On Tuesday, Twitter filed a lawsuit against Elon Musk in an attempt to force him to follow through with a $44 billion dollar deal to acquire the social media company. The suit comes after Musk moved to terminate the acquisition last week, accusing the company in a letter of making “materially inaccurate” representations related to the number of fake and spam accounts on the platform, as well as failing to provide him with sufficient data to evaluate the scale of the issue. To refute these claims, attorneys on behalf of Twitter layout how Musk went from wanting to buy the company in order to address bots to wanting to exit the deal because of bots. They also argue in their complaint that Musk is making this rash decision not out of compliance concerns, but because the shares of Tesla, which he is heavily relying on for financing the deal, have decreased in value. “The structure of Musk's financing meant that the merger could become significantly more expensive for him if Tesla's stock price were to decline.”


The 62-page court document depicts the history of this deal as quite the spectacle: characterizing Musk as a less-than-serious potential owner, who at one point had “disdain” for the company. “Musk’s strategy is a model of bad faith.” At the same time, because Twitter’s board of directors has an obligation to its shareholders to try to close the deal, they’re seeking to compel him to be the company’s owner.

The complaint alleges that on April 9th, the day Musk announced he wanted to buy Twitter outright instead of joining its board, he texted Twitter Board chair Bret Taylor “purging fake users from the platform had to be done in the context of a private company because he believed that it would make the numbers look terrible.” On April 21st, days before the deal was signed, Musk tweeted “If our Twitter bid succeeds, we will defeat the spam bots or die trying!” Despite this, "Musk made his offer without seeking any representation from Twitter regarding its estimates of spam or false accounts," according to the filing.

Weeks after the deal, Musk began raising concerns that the number of spam and fake accounts might be higher than the 5% of monetizable active daily users (mDAU) that the company publicly reports. On May 13th, Twitter held a two-hour ‘diligence’ meeting with Musk and explained that their spam estimation process includes a daily sampling of a total set of about 9,000 accounts per quarter that are manually reviewed. Later that day, Musk tweeted that the company uses a random sample of 100 accounts to estimate the prevalence of spam accounts.

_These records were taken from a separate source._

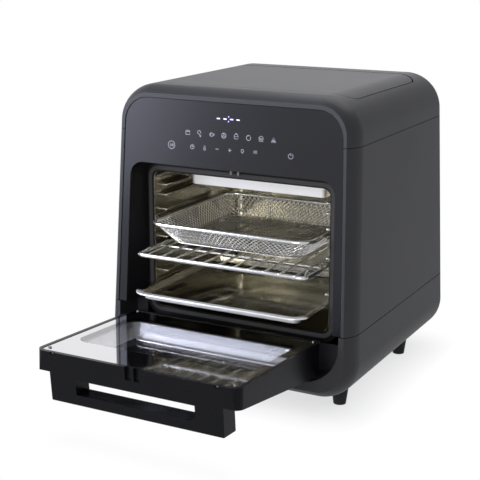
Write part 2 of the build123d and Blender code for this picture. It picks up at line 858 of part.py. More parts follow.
def window_cone(grow):
    """The window's passage, narrowing towards the outer glass."""
    with BuildPart() as cone:
        with BuildSketch(door_plane.offset(backing_low)):
            with Locations((0, window_middle)):
                RectangleRounded(2 * (window_half + grow), window_length + 2 * grow, window_corner + grow)
        with BuildSketch(door_plane.offset(backing_low + surround_depth)):
            with Locations((0, window_middle)):
                narrow = grow - surround_taper
                RectangleRounded(2 * (window_half + narrow), window_length + 2 * narrow, window_corner)
        loft()
    return cone.part


with BuildPart() as window_surround:
    with BuildSketch(door_plane.offset(backing_low)):
        with Locations((0, glass_middle)):
            RectangleRounded(2 * door_glass_half, glass_length, door_far_corner / 2)
    extrude(amount=backing)
    add(window_cone(surround_sheet))
    add(window_cone(0), mode=Mode.SUBTRACT)
save(window_surround.part, "window_surround")

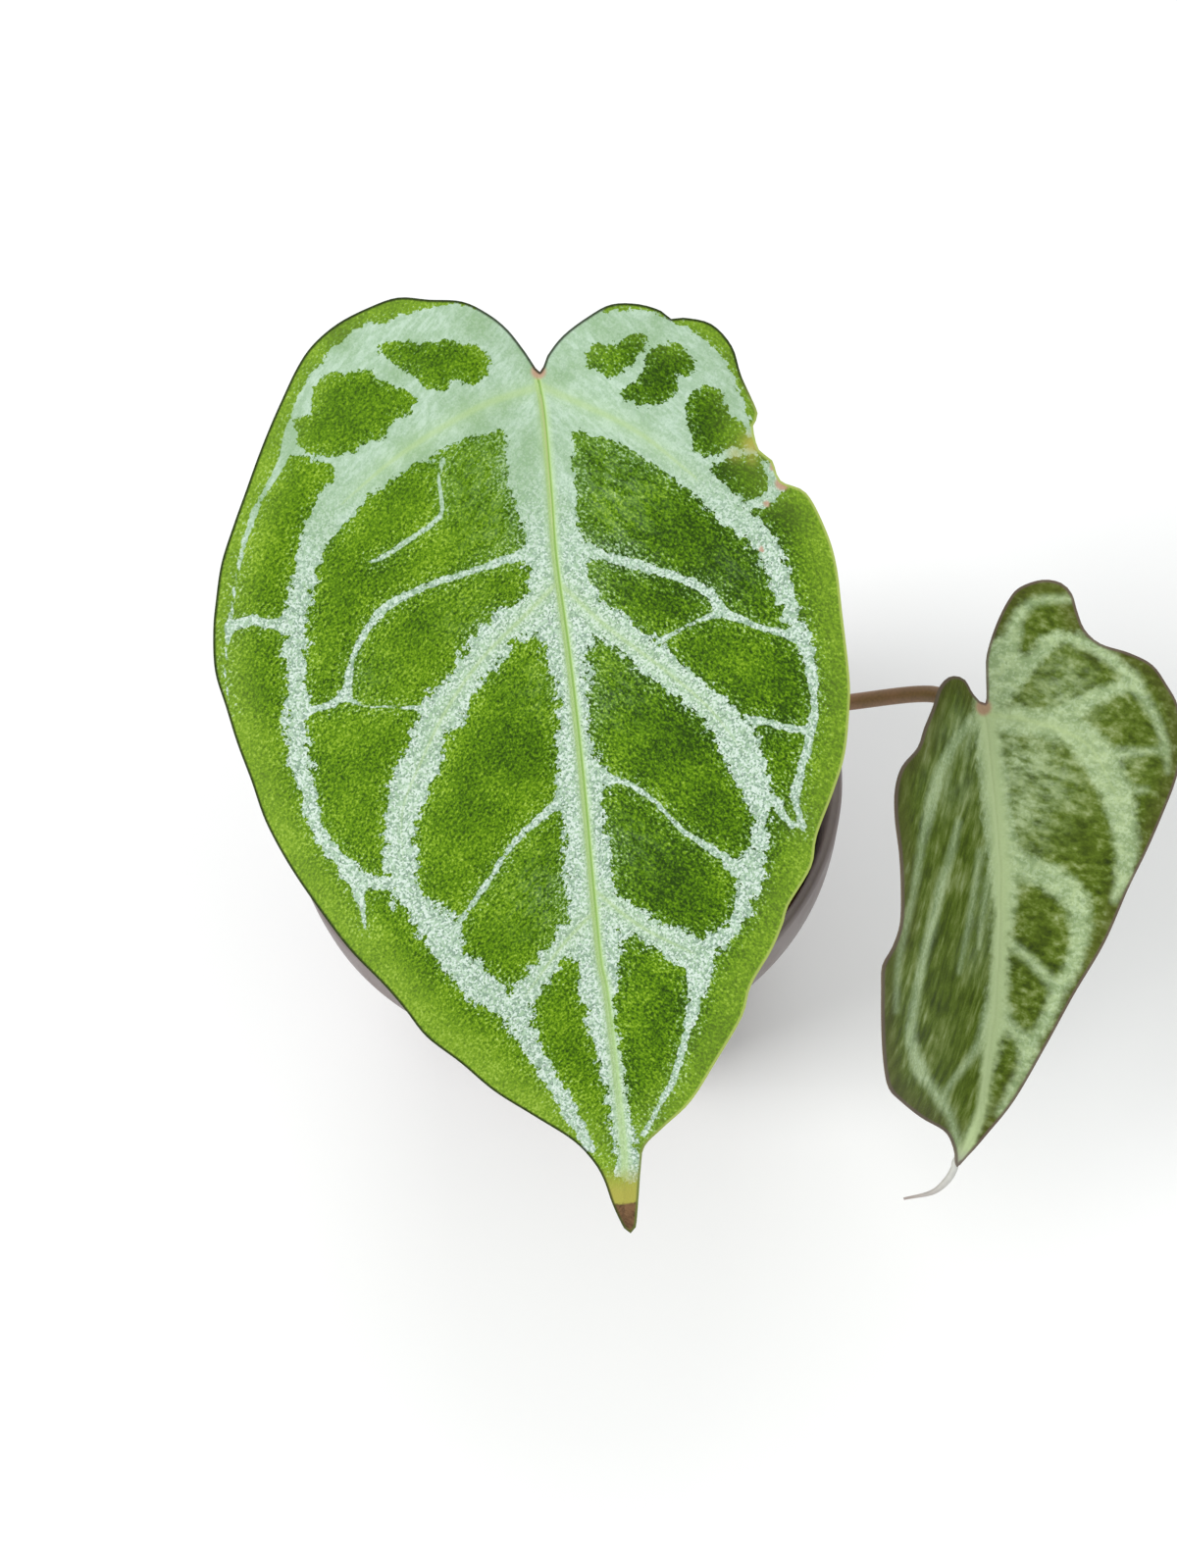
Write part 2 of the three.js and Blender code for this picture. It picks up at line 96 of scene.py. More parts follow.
def add(tree, kind, inputs=(), give=None, **settings):
    """A shader node with its settings. Its inputs, given by name or number or in their own order,
    are linked or take a value or a colour's hex code. Returns the output called give, or else the
    first that is in use."""
    node = tree.nodes.new("ShaderNode" + kind)
    for name, value in settings.items():
        setattr(node, name, value)
    for name, value in inputs.items() if isinstance(inputs, dict) else enumerate(inputs):
        if isinstance(value, bpy.types.NodeSocket):
            tree.links.new(value, node.inputs[name])
        else:
            node.inputs[name].default_value = linear(value) if isinstance(value, str) else value
    first = next((output for output in node.outputs if output.enabled), None)
    return node.outputs[give] if give else first


def new_material(name):
    """A material whose node tree is still empty."""
    material = bpy.data.materials.new(name)
    material.use_nodes = True
    material.node_tree.nodes.clear()
    return material, material.node_tree


def object_from(name, bm):
    """A bmesh as an object at the origin, with all its faces smooth."""
    mesh = bpy.data.meshes.new(name)
    bm.to_mesh(mesh)
    bm.free()
    mesh.polygons.foreach_set("use_smooth", [True] * len(mesh.polygons))
    piece = bpy.data.objects.new(name, mesh)
    scene.collection.objects.link(piece)
    return piece


FLOOR_SIDE = 9
FLOOR_DROP = 0.2 * MM
PAPER_FIBRE = 1.5 * MM
PAPER_RELIEF = 0.1 * MM

bm = bmesh.new()
bmesh.ops.create_grid(bm, x_segments=1, y_segments=1, size=FLOOR_SIDE / 2)
bmesh.ops.translate(bm, verts=bm.verts, vec=(0, 0, -FLOOR_DROP))
floor = object_from("floor", bm)
material, tree = new_material("matt_white_paper")
grain = add(tree, "TexNoise", {"Vector": add(tree, "TexCoord", give="Object"), "Scale": 1 / PAPER_FIBRE})
bump = add(tree, "Bump", {"Height": grain, "Strength": 0.1, "Distance": PAPER_RELIEF})
paper = add(tree, "BsdfPrincipled", {
    "Base Color": "#f7f7f6",
    "Roughness": 0.9,
    "Specular IOR Level": 0.2,
    "Normal": bump,
})
add(tree, "OutputMaterial", [paper])
floor.data.materials.append(material)

# The pot: a nursery pot of taupe polypropylene, injection moulded in one piece. The wall is thin
# and tapers to the foot, a straight collar stiffens the rim, and the floor has eight drain holes.
POT_STEPS = 160
EDGE_ROUND = 0.35
SHARP_FROM = math.radians(14)
DRAIN_RADIUS = 4
DRAIN_RING = 24
DRAIN_HOLES = 8
DRAIN_SIDES = 32
DRILL_MIDDLE = 3
DRILL_DEPTH = 8
DRILL_TURN = math.radians(4)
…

While Twitter, per the agreement, retained the right to determine whether an information request was reasonable, they say they continued to try to share information with Musk including “a detailed summary document describing the process the company uses to estimate spam as a percentage of mDAU.” However, Musk “exhibited little interest in understanding Twitter’s process for estimating spam accounts,” according to the complaint. During a June 30th conversation with Twitter CFO Ned Segal, “Musk acknowledged he had not read the detailed summary of Twitter’s sampling process provided back in May,” the complaint states. “Once again, Segal offered to spend time with Musk and review the detailed summary of Twitter’s sampling process as the Twitter team has done with Musk’s advisors. That meeting never occurred despite multiple attempts by Twitter.”

Musk’s lawyers pushed back on the idea that Musk signed a binding agreement without conducting due diligence, stressing that “he negotiated access and information rights with the Merger Agreement precisely so that he could review data and information that is important to Twitter’s business before financing and completing the transaction.” However, Twitter alleges that after initially making an offer contingent on due diligence, Musk obtained financing commitments for the deal and then submitted an updated offer on April 21st stating that his offer was “no longer subject to business due diligence.” In securities filings, Musk described his offer as “seller friendly,” and the complaint says that “Twitter has taken Musk’s claimed ‘seller friendly’ draft agreement and secured other key concessions to make it even more so. Not only were there no financing or diligence conditions, but Musk had already secured debt commitments, that together with his personal equity commitment, would suffice to fund the purchase.”

Musk also alleges that Twitter has violated its obligation to seek his consent before deviating from its commitment to conducting business “in the ordinary course” when it let two executives go last week and announced that it would lay off a third of its talent acquisition team. However, Twitter responded in the complaint that while “Musk’s initial draft of the merger agreement would have deemed the hiring and firing of an employee at the level of vice president or above a presumptive violation of the ordinary course covenant absent Musk’s consent…Twitter successfully struck that provision before signing.” Further, Twitter alleges that Musk has “withheld consent to two employee retention programs designed to keep selected top talent during a period of intense uncertainty generated in large part by Musk’s erratic conduct and public disparagement of the company.”